How IYFR Relates to Rotary International: Structure, Affiliation, and Practical Differences
Many people encounter the name IYFR (International Yachting Fellowship of Rotarians)
through Rotary-related contexts and naturally assume it is either a yacht club owned by Rotary,
or an official department within Rotary International.
In practice, the relationship is more nuanced.
Understanding that distinction helps prevent many of the most common misunderstandings,
especially for readers who are new to IYFR, unfamiliar with Rotary fellowships,
or trying to interpret the relationship through institutional language alone.
If you would like the wider context first, you may begin with
International Practice & Global Networks
and
What Is IYFR? Structure, Practice, and Its Relationship with Rotary.
Why This Distinction Matters
When IYFR is misunderstood as an official department of Rotary International,
people tend to expect the same hierarchy, formality, and institutional logic they would find inside Rotary itself.
That expectation often leads to confusion.
This page clarifies the relationship in structural terms:
not to separate the two completely, but to explain how affiliation and practice operate differently.
Rotary and IYFR are connected, but they do not function in the same way.
A Fellowship, Not an Institution
IYFR is a Rotary-recognized fellowship,
not a governing body and not a formal operational arm of Rotary International.
Its purpose is to create a low-pressure, interest-based network for Rotarians
and their invited friends who share an affinity for the sea, sailing, and maritime culture.
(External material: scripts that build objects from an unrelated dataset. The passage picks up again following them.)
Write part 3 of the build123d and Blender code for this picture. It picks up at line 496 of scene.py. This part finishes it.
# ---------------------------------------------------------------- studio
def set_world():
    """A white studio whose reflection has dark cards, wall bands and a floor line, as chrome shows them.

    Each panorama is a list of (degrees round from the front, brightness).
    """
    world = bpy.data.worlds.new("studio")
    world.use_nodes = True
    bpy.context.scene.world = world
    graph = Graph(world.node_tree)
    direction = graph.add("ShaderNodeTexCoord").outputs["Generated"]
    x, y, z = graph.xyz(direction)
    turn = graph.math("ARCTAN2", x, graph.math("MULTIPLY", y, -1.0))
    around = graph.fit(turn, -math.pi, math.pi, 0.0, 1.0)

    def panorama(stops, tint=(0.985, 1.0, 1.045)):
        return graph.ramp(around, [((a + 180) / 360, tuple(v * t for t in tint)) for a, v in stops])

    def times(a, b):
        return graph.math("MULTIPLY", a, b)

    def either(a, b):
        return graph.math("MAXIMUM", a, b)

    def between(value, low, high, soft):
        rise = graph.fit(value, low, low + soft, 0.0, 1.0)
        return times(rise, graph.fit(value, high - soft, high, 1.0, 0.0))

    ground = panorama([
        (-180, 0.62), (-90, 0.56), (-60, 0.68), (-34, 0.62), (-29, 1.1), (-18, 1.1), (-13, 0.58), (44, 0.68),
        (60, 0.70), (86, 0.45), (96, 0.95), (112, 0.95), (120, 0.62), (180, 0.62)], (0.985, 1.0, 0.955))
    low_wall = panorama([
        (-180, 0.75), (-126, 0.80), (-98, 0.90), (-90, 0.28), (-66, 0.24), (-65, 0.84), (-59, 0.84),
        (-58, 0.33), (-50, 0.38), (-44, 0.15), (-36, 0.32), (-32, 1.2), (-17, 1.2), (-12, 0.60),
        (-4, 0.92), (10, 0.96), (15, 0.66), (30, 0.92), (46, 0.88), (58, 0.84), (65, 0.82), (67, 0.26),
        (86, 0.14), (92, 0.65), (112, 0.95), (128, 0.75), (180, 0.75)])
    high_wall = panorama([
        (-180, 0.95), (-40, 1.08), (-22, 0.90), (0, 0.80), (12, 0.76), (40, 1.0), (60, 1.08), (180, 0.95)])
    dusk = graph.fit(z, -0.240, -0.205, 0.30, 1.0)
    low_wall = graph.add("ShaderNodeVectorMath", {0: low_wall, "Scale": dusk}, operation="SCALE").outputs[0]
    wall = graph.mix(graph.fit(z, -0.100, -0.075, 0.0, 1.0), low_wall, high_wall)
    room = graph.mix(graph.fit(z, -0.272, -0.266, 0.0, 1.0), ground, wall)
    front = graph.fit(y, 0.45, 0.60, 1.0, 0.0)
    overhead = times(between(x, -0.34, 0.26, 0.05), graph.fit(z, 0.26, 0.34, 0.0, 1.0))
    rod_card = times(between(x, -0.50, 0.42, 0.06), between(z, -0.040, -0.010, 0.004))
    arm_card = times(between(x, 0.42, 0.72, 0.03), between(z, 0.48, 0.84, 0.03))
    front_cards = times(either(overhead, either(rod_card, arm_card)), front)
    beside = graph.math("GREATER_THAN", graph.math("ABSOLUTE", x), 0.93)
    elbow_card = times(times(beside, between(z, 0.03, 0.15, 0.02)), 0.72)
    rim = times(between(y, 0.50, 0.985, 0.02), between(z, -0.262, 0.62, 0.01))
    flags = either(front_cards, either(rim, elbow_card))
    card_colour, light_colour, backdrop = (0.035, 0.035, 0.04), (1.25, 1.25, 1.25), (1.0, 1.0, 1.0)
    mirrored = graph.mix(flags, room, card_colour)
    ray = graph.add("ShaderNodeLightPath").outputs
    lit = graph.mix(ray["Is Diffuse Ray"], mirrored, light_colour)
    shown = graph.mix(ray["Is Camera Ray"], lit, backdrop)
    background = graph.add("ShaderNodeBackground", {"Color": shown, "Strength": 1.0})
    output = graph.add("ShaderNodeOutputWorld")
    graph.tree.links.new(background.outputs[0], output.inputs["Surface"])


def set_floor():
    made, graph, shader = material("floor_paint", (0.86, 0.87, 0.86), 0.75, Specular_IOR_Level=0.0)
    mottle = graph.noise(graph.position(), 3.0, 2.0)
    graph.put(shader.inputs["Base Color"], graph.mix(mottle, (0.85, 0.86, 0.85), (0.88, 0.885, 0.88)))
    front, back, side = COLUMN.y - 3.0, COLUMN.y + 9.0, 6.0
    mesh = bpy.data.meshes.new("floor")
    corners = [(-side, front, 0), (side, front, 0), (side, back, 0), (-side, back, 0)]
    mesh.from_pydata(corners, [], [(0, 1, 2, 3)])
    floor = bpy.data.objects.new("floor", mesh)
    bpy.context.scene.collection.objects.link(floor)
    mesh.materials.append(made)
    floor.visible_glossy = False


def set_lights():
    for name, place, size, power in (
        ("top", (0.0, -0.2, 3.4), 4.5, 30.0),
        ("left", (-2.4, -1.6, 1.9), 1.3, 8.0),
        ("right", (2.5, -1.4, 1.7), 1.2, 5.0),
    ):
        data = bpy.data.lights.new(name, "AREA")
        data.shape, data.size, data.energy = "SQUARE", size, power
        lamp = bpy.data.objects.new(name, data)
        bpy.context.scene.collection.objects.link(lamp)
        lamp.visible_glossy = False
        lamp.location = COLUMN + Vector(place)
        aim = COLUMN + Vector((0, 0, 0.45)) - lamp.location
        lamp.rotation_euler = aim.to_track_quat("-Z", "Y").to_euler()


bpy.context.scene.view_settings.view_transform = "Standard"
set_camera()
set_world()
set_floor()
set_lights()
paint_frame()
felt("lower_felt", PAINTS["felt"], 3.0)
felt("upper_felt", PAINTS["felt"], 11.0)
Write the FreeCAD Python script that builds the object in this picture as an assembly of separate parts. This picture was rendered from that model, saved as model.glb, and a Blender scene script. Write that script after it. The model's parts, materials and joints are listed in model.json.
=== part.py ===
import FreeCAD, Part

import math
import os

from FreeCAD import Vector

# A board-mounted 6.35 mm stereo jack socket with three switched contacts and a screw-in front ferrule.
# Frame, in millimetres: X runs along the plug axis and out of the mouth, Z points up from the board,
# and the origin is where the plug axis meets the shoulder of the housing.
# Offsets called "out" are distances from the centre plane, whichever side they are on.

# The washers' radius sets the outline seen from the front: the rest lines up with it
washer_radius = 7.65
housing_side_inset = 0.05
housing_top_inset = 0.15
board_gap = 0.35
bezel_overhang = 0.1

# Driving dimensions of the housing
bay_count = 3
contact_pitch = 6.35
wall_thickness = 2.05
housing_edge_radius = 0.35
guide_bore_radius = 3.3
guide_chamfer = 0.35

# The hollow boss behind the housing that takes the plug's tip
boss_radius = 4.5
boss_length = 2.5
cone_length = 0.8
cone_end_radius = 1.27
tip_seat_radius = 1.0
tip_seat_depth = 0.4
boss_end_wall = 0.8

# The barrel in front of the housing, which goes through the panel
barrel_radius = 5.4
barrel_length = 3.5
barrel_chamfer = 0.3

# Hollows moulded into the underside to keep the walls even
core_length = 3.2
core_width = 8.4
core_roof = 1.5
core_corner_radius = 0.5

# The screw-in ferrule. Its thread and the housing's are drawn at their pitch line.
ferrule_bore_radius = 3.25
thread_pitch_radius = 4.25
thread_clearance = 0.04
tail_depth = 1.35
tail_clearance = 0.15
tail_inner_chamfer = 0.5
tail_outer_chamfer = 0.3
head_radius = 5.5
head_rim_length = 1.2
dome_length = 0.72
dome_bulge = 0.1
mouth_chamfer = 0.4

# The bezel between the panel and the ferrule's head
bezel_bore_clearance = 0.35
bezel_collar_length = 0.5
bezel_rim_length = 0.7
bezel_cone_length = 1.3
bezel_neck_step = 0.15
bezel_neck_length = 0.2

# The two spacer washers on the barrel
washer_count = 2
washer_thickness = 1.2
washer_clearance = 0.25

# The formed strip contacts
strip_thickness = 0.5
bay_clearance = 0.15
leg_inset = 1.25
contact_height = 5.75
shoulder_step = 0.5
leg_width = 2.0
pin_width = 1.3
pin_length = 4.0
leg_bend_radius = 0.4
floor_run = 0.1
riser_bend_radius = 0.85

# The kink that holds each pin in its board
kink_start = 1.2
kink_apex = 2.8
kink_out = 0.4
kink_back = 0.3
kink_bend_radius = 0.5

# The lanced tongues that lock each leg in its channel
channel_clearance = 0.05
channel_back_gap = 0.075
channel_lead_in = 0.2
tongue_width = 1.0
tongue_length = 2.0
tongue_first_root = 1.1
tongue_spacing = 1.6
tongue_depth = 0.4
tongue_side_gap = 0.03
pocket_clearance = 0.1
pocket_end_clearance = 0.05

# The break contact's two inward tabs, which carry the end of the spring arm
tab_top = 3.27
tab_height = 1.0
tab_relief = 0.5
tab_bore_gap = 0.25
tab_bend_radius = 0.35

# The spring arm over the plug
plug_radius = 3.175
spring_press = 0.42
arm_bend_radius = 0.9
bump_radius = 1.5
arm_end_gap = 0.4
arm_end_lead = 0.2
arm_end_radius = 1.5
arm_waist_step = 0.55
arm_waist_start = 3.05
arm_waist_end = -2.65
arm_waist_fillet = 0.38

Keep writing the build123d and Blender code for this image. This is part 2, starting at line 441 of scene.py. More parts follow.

Rotary International, by contrast, is structured around:
- formal club systems and institutional continuity
- service projects and organisational governance
- defined roles, responsibilities, and procedural frameworks
IYFR operates through a different logic:
- voluntary participation
- friendship-centred gatherings
- shared maritime experience rather than formal obligation
This difference explains why IYFR often feels more fluid, informal,
and culturally adaptive than traditional Rotary settings.
Why Rotary Recognizes IYFR
Rotary International recognizes fellowships such as IYFR because they extend Rotary’s human network
through shared interests rather than formal meetings alone.
In practice, they help:
- strengthen international friendship through common interests
- build informal bridges across clubs, districts, and regions
- encourage cross-border contact outside formal Rotary settings
IYFR does not replace Rotary service, nor does it compete with Rotary’s mission.
It complements Rotary by offering a different mode of connection:
one based on doing things together, rather than organising everything around agendas and procedure.
Participation and Identity
Being active in IYFR does not imply higher status, greater wealth,
or special authority within Rotary.
On the water, professional titles and social identities tend to become lighter.
What matters more is:
- mutual trust
- cooperation
- situational awareness
- respect for shared risk and responsibility
This is one reason why many participants experience IYFR as a different social space:
not because hierarchy disappears completely,
but because maritime practice changes what becomes meaningful in the moment.
A Practical Way to Understand the Difference
A simple way to distinguish the two is this:
- Rotary International builds long-term civic structure.
- IYFR cultivates international friendship through shared maritime practice.
Both are valuable, but they respond to different human and organisational needs.
Rotary offers formal continuity, governance, and service structure.
IYFR offers a more informal channel through which trust, friendship,
and international contact can be sustained through shared experience.